- [Exercise]
All of the material below is to be repeated exactly.

--------

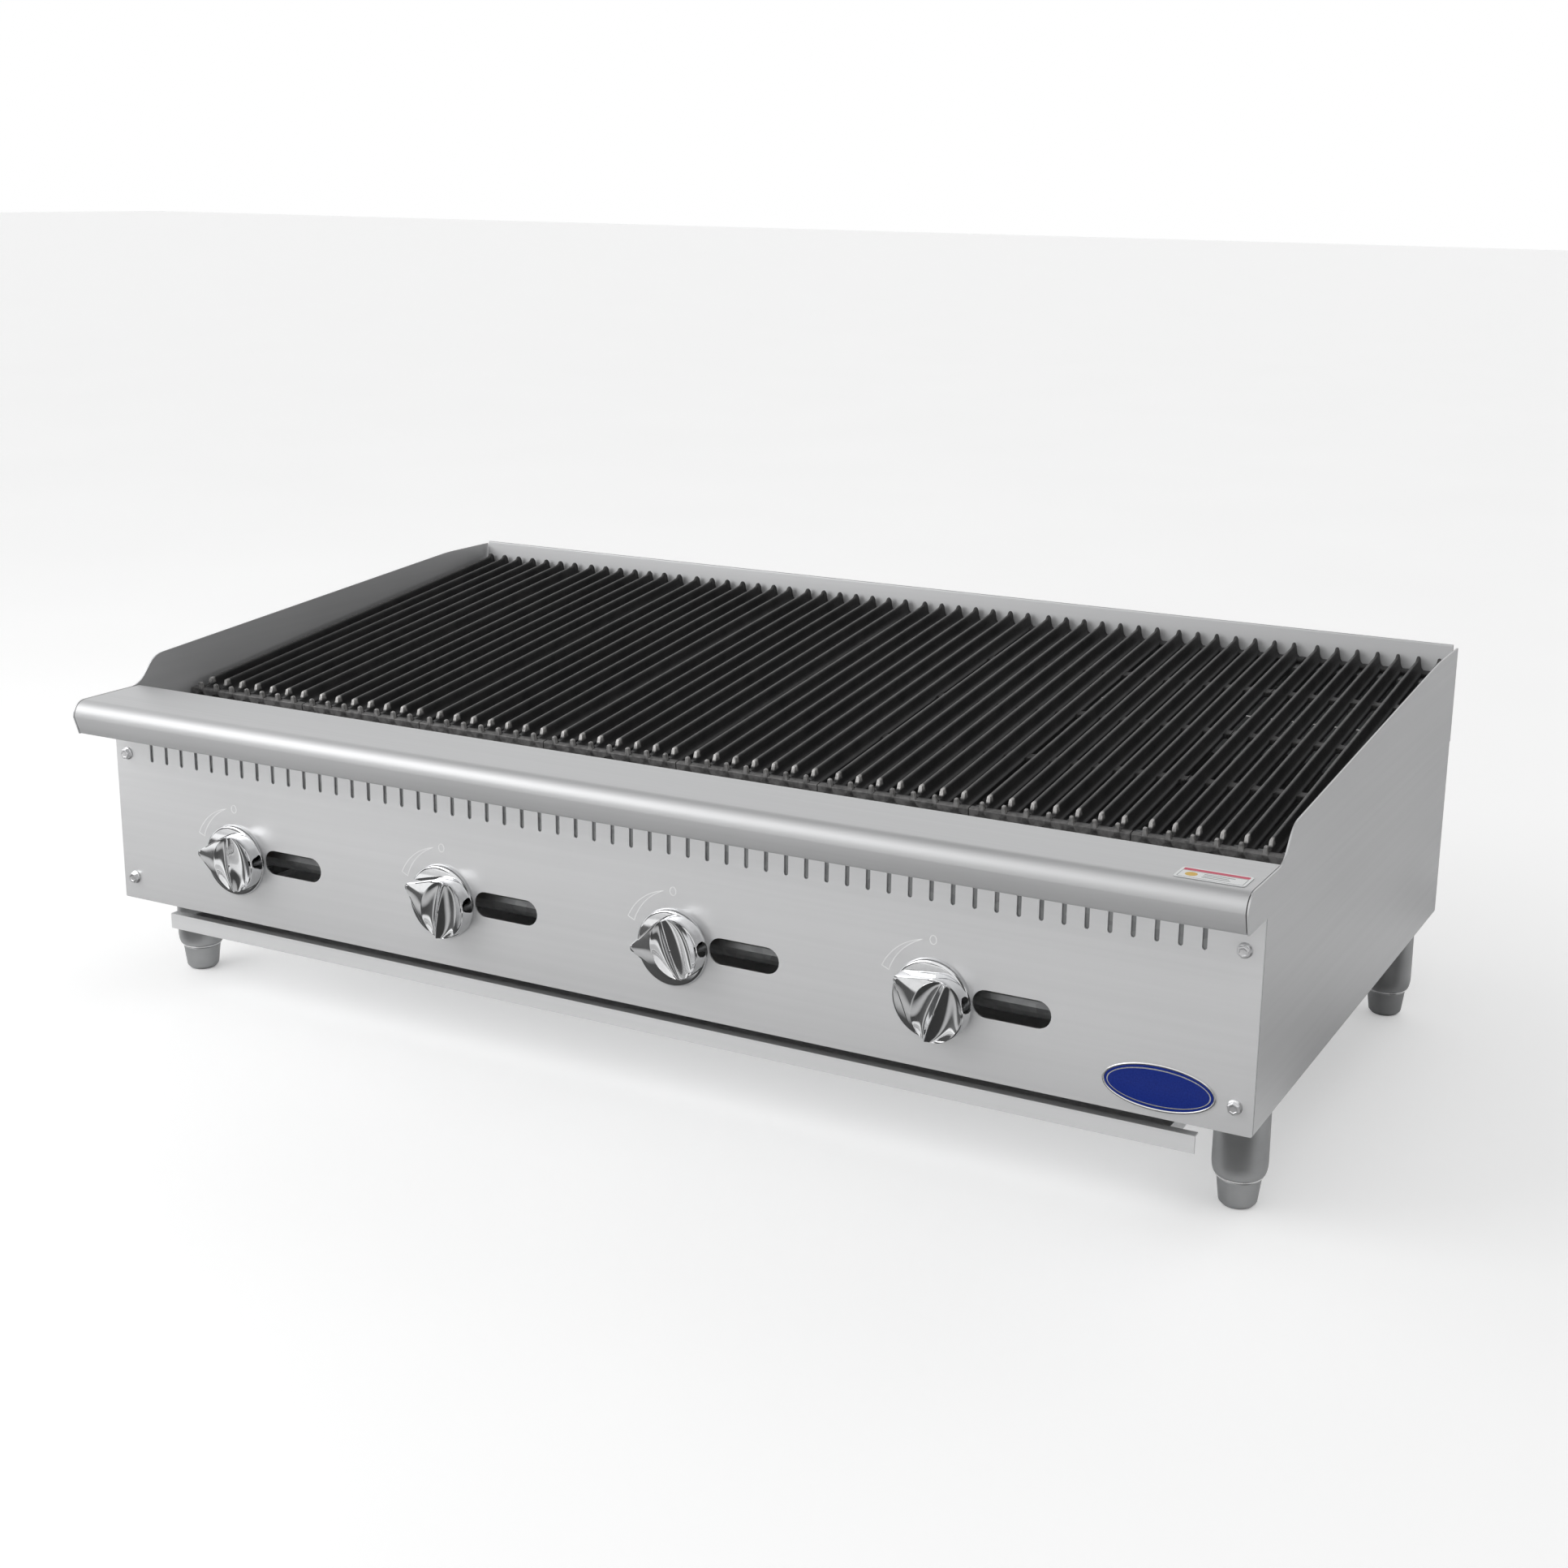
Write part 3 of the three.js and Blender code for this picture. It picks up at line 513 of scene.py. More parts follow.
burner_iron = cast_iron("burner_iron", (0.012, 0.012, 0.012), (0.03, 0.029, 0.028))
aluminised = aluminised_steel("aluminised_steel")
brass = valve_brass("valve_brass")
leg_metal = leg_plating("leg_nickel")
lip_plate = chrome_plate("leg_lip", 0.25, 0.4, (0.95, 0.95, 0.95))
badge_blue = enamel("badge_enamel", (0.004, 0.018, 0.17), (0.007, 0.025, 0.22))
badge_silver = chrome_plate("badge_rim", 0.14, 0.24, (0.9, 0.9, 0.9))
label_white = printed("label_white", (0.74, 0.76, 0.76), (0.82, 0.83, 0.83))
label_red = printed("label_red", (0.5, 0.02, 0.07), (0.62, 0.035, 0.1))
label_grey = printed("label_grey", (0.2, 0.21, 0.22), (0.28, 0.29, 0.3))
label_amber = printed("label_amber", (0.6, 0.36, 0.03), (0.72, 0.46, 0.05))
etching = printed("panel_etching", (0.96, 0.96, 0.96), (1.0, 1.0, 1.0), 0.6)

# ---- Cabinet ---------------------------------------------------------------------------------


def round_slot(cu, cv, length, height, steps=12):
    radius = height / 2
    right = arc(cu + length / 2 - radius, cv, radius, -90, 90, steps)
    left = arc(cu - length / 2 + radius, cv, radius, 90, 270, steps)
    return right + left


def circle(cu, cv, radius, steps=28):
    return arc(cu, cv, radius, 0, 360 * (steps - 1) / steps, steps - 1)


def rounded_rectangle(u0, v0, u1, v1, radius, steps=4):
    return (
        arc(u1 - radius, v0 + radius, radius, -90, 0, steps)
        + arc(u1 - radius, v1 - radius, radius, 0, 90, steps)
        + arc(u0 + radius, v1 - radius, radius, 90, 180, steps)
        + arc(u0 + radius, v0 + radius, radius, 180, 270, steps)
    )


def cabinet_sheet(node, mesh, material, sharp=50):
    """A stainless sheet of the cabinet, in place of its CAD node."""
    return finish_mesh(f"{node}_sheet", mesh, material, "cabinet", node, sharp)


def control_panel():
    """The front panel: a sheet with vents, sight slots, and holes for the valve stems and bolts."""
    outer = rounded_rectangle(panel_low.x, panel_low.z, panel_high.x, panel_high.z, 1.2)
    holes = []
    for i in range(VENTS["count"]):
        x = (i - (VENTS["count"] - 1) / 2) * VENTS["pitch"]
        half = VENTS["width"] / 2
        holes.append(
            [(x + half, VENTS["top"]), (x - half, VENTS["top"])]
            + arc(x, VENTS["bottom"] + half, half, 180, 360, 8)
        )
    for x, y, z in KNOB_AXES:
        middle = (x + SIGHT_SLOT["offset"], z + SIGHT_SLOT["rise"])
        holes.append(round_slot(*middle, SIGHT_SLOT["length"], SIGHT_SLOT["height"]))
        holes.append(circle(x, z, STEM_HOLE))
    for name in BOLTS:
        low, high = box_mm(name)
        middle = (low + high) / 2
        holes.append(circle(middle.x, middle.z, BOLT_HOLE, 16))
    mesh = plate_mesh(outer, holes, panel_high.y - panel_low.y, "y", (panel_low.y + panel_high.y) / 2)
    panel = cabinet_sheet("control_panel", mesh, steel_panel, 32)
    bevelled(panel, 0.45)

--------

- [Solved problem]
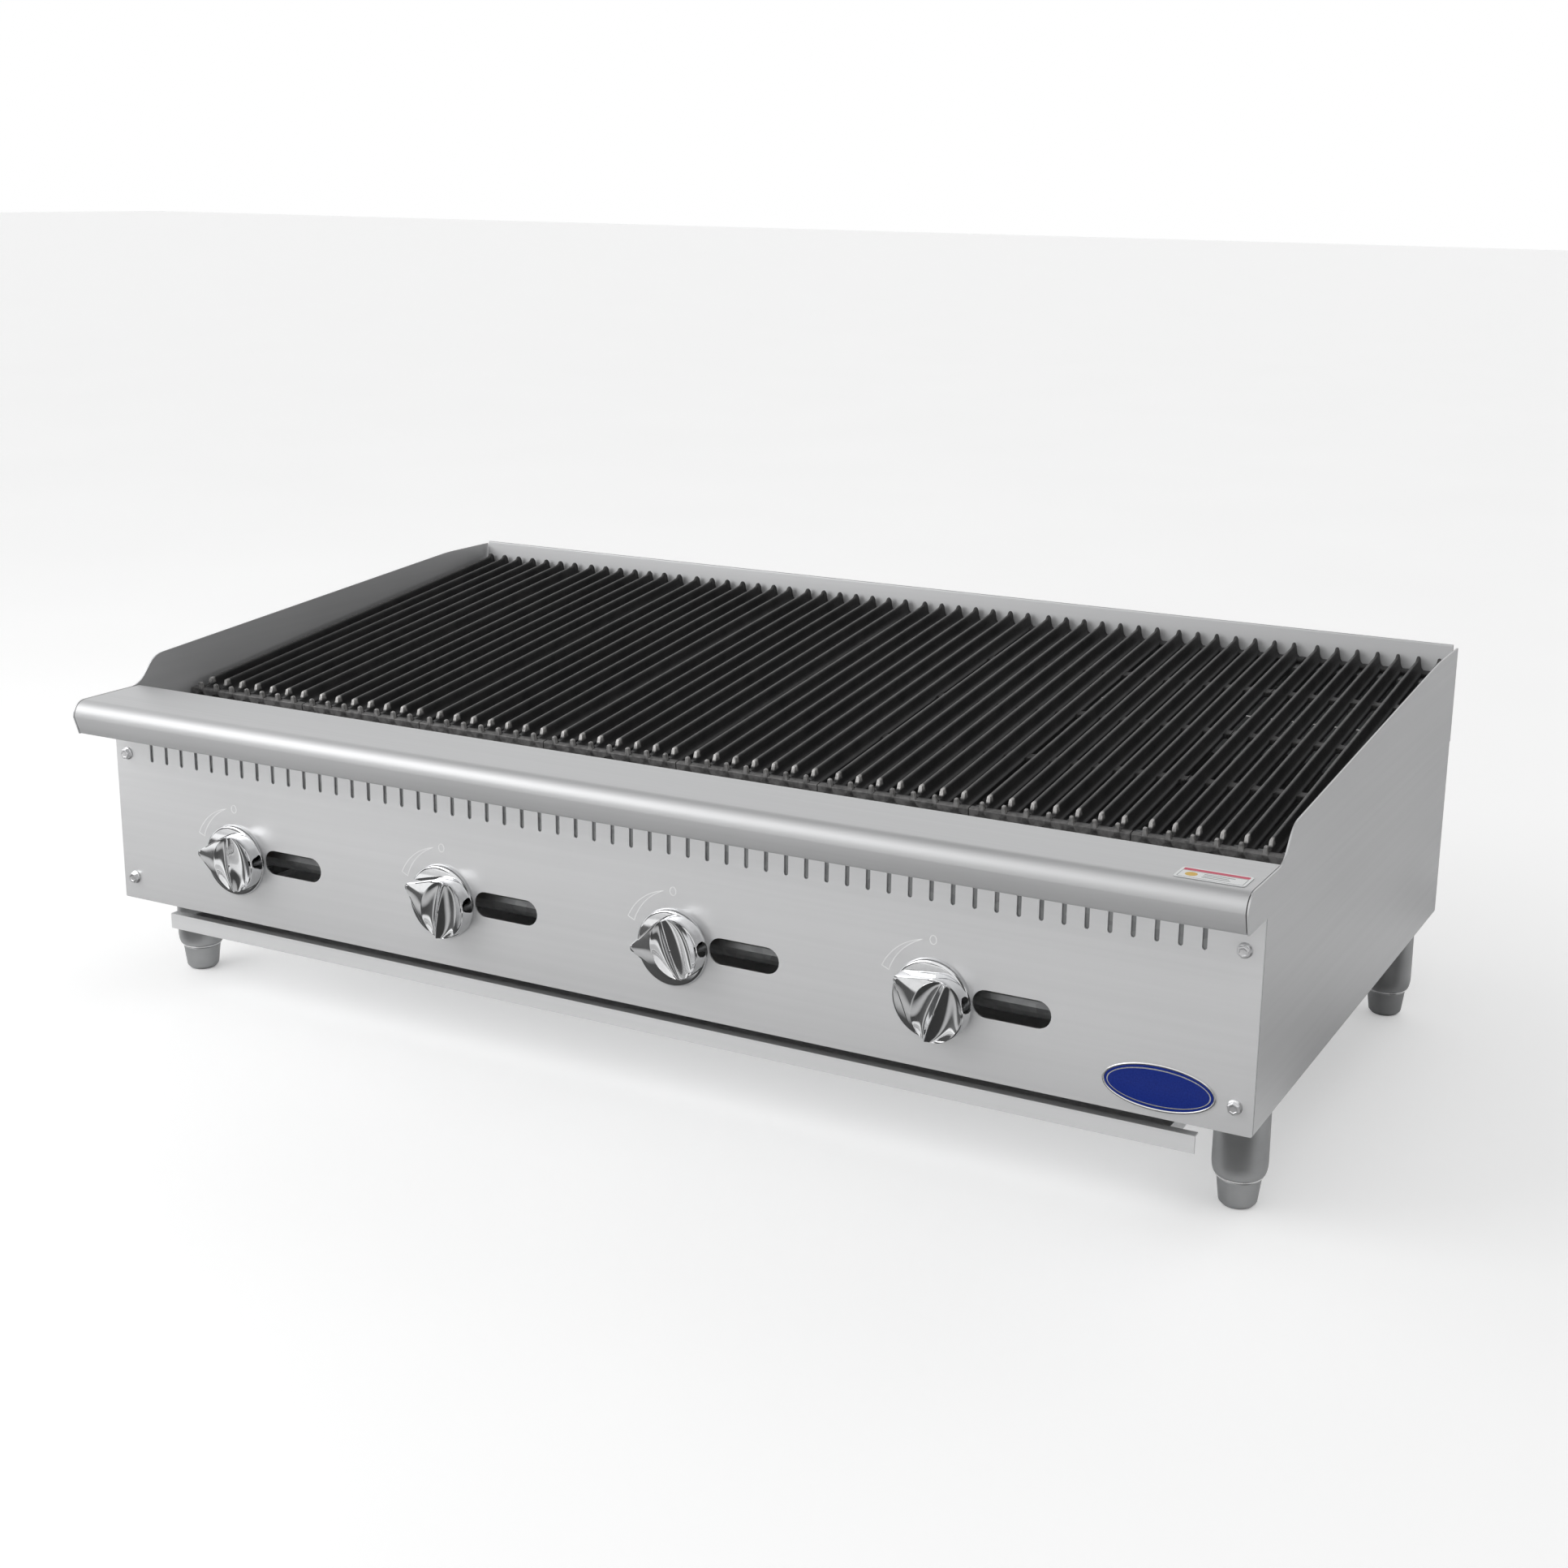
Write part 3 of the three.js and Blender code for this picture. It picks up at line 513 of scene.py. More parts follow.
burner_iron = cast_iron("burner_iron", (0.012, 0.012, 0.012), (0.03, 0.029, 0.028))
aluminised = aluminised_steel("aluminised_steel")
brass = valve_brass("valve_brass")
leg_metal = leg_plating("leg_nickel")
lip_plate = chrome_plate("leg_lip", 0.25, 0.4, (0.95, 0.95, 0.95))
badge_blue = enamel("badge_enamel", (0.004, 0.018, 0.17), (0.007, 0.025, 0.22))
badge_silver = chrome_plate("badge_rim", 0.14, 0.24, (0.9, 0.9, 0.9))
label_white = printed("label_white", (0.74, 0.76, 0.76), (0.82, 0.83, 0.83))
label_red = printed("label_red", (0.5, 0.02, 0.07), (0.62, 0.035, 0.1))
label_grey = printed("label_grey", (0.2, 0.21, 0.22), (0.28, 0.29, 0.3))
label_amber = printed("label_amber", (0.6, 0.36, 0.03), (0.72, 0.46, 0.05))
etching = printed("panel_etching", (0.96, 0.96, 0.96), (1.0, 1.0, 1.0), 0.6)

# ---- Cabinet ---------------------------------------------------------------------------------


def round_slot(cu, cv, length, height, steps=12):
    radius = height / 2
    right = arc(cu + length / 2 - radius, cv, radius, -90, 90, steps)
    left = arc(cu - length / 2 + radius, cv, radius, 90, 270, steps)
    return right + left


def circle(cu, cv, radius, steps=28):
    return arc(cu, cv, radius, 0, 360 * (steps - 1) / steps, steps - 1)


def rounded_rectangle(u0, v0, u1, v1, radius, steps=4):
    return (
        arc(u1 - radius, v0 + radius, radius, -90, 0, steps)
        + arc(u1 - radius, v1 - radius, radius, 0, 90, steps)
        + arc(u0 + radius, v1 - radius, radius, 90, 180, steps)
        + arc(u0 + radius, v0 + radius, radius, 180, 270, steps)
    )


def cabinet_sheet(node, mesh, material, sharp=50):
    """A stainless sheet of the cabinet, in place of its CAD node."""
    return finish_mesh(f"{node}_sheet", mesh, material, "cabinet", node, sharp)


def control_panel():
    """The front panel: a sheet with vents, sight slots, and holes for the valve stems and bolts."""
    outer = rounded_rectangle(panel_low.x, panel_low.z, panel_high.x, panel_high.z, 1.2)
    holes = []
    for i in range(VENTS["count"]):
        x = (i - (VENTS["count"] - 1) / 2) * VENTS["pitch"]
        half = VENTS["width"] / 2
        holes.append(
            [(x + half, VENTS["top"]), (x - half, VENTS["top"])]
            + arc(x, VENTS["bottom"] + half, half, 180, 360, 8)
        )
    for x, y, z in KNOB_AXES:
        middle = (x + SIGHT_SLOT["offset"], z + SIGHT_SLOT["rise"])
        holes.append(round_slot(*middle, SIGHT_SLOT["length"], SIGHT_SLOT["height"]))
        holes.append(circle(x, z, STEM_HOLE))
    for name in BOLTS:
        low, high = box_mm(name)
        middle = (low + high) / 2
        holes.append(circle(middle.x, middle.z, BOLT_HOLE, 16))
    mesh = plate_mesh(outer, holes, panel_high.y - panel_low.y, "y", (panel_low.y + panel_high.y) / 2)
    panel = cabinet_sheet("control_panel", mesh, steel_panel, 32)
    bevelled(panel, 0.45)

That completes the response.